Until then, there are still enough parts of the game that don't use any of
the remaining few functions in the _TEXT
segment. Previously, I
mentioned in the 📝 status overview blog post
that TH02 had a seemingly weird sprite system, but the spark and point popup
() structures showed that the game just
stores the current and previous position of its entities in a slightly
different way compared to the rest of PC-98 Touhou. Instead of having
dedicated structure fields, TH02 uses two-element arrays indexed with the
active VRAM page. Same thing, and such a pattern even helps during RE since
it's easy to spot once you know what to look for.
There's not much to criticize about the point popup system, except for maybe
a landmine that causes sprite glitches when trying to display more than
99,990 points. Sadly, the final push in this delivery was rounded out by yet
another piece of code at the opposite end of the quality spectrum. The
particle and smear effects for Reimu's bomb animations consist almost
entirely of assembly bloat, which would just be replaced with generic calls
to the generic blitter in this game's future Anniversary Edition.
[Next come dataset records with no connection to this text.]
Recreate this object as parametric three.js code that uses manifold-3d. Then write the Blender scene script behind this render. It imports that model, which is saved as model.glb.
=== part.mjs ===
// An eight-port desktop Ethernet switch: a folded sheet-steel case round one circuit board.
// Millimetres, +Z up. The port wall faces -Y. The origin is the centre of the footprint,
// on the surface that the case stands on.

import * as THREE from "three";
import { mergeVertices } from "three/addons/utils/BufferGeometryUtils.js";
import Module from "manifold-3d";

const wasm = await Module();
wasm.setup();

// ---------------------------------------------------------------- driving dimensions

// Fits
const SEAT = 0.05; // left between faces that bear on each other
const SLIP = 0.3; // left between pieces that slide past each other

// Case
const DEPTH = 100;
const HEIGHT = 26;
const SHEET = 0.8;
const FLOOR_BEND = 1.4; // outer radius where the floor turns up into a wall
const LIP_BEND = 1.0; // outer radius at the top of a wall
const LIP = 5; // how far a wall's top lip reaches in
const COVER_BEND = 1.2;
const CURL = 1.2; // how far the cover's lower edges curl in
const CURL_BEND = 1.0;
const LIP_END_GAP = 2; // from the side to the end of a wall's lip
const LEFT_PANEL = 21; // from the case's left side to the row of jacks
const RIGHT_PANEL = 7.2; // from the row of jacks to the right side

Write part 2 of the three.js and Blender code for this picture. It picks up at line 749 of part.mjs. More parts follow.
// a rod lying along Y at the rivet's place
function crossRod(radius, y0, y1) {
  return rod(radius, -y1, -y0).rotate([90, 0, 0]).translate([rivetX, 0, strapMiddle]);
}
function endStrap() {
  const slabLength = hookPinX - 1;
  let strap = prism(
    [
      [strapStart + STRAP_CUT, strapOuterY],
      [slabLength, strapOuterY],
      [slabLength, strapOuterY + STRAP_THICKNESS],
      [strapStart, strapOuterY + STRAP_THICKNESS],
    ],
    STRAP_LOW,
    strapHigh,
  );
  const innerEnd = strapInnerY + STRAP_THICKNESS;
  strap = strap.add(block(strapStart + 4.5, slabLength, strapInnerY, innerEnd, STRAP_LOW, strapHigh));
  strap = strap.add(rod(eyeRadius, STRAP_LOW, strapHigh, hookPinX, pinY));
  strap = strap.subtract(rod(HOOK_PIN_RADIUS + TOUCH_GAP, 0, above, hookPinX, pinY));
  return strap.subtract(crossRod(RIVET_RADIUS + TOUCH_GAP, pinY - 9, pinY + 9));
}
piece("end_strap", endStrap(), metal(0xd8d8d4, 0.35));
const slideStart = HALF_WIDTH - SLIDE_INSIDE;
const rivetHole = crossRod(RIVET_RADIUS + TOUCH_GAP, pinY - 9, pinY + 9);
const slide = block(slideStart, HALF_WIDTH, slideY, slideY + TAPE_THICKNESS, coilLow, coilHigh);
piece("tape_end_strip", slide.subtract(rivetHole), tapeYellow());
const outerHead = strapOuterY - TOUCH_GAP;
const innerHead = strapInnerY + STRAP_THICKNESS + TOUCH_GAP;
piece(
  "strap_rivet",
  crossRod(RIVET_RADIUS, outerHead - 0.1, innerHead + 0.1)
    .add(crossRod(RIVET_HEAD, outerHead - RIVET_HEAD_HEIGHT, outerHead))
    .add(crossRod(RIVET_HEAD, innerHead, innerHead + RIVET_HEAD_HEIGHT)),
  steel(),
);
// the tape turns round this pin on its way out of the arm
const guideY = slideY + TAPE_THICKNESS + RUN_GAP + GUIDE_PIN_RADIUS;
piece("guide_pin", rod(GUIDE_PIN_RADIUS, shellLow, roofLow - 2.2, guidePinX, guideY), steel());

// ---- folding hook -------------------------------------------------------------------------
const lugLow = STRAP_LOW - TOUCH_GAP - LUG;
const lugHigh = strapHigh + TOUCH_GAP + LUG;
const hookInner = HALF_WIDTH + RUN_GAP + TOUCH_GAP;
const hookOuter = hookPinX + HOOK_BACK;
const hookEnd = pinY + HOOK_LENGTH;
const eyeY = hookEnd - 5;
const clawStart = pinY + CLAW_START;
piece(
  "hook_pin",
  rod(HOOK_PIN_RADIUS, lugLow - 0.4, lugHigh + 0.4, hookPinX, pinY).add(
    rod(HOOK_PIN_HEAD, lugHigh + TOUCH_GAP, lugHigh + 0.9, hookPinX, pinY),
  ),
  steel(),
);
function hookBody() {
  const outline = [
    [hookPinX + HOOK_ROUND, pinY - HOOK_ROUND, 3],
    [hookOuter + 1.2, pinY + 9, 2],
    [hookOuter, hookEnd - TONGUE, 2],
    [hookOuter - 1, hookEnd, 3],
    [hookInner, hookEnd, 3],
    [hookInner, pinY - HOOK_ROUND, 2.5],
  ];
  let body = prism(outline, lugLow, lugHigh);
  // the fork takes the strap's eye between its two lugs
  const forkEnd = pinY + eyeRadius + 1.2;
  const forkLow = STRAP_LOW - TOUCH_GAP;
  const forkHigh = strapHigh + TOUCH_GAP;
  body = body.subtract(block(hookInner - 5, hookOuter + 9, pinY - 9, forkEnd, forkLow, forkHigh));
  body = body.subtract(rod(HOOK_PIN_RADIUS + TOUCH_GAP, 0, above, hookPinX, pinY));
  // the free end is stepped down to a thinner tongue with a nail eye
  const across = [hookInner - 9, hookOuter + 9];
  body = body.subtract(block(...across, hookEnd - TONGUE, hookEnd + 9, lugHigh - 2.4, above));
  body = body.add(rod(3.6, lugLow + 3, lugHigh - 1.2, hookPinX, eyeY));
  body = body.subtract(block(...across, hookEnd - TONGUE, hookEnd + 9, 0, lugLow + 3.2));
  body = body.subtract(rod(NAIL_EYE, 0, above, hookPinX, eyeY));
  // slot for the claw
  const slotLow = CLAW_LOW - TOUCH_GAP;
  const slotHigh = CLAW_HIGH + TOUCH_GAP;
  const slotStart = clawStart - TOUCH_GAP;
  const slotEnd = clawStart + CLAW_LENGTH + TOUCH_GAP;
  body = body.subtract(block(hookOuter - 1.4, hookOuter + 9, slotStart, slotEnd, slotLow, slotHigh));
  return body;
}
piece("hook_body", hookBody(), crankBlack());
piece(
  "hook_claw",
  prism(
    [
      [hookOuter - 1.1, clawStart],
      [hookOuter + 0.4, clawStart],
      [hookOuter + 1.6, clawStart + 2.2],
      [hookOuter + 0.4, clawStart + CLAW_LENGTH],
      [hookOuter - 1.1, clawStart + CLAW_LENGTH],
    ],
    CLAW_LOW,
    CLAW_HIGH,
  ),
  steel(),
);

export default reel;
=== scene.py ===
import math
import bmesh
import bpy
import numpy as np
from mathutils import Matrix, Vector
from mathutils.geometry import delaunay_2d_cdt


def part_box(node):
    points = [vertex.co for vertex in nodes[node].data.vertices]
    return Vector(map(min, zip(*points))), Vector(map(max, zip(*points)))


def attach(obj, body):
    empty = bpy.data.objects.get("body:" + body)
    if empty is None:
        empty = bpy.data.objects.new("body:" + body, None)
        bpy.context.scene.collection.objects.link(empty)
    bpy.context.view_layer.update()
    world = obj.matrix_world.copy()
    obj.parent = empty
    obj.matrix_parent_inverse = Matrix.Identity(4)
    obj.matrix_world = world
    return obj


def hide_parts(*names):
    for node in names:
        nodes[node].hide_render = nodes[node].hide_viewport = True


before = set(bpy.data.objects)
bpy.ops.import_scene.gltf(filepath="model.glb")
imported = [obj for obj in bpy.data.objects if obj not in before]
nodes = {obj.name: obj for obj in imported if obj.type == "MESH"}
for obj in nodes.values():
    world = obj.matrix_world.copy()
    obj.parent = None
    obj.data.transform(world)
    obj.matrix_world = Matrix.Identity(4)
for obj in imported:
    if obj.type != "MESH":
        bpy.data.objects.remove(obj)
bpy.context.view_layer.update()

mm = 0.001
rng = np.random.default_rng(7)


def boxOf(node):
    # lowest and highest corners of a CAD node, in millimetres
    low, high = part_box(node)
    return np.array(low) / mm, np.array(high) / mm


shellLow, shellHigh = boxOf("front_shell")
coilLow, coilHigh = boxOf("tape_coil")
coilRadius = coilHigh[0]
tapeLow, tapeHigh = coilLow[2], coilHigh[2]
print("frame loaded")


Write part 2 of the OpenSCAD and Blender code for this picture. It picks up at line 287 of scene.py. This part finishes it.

If I continue to decompile TH02 while avoiding the brick wall, items would be next, but they probably require two pushes. Next up, therefore: Integrating Stripe as an alternative payment provider into the order form. There have been at least three people who reported issues with PayPal, and Stripe has been working much better in tests. In the meantime, here's a temporary Stripe order link for everyone. This one is not connected to the cap yet, so please make sure to stay within whatever value is currently shown on the front page – I will treat any excess money as donations. If there's some time left afterward, I might also add some small improvements to the TH01 Anniversary Edition.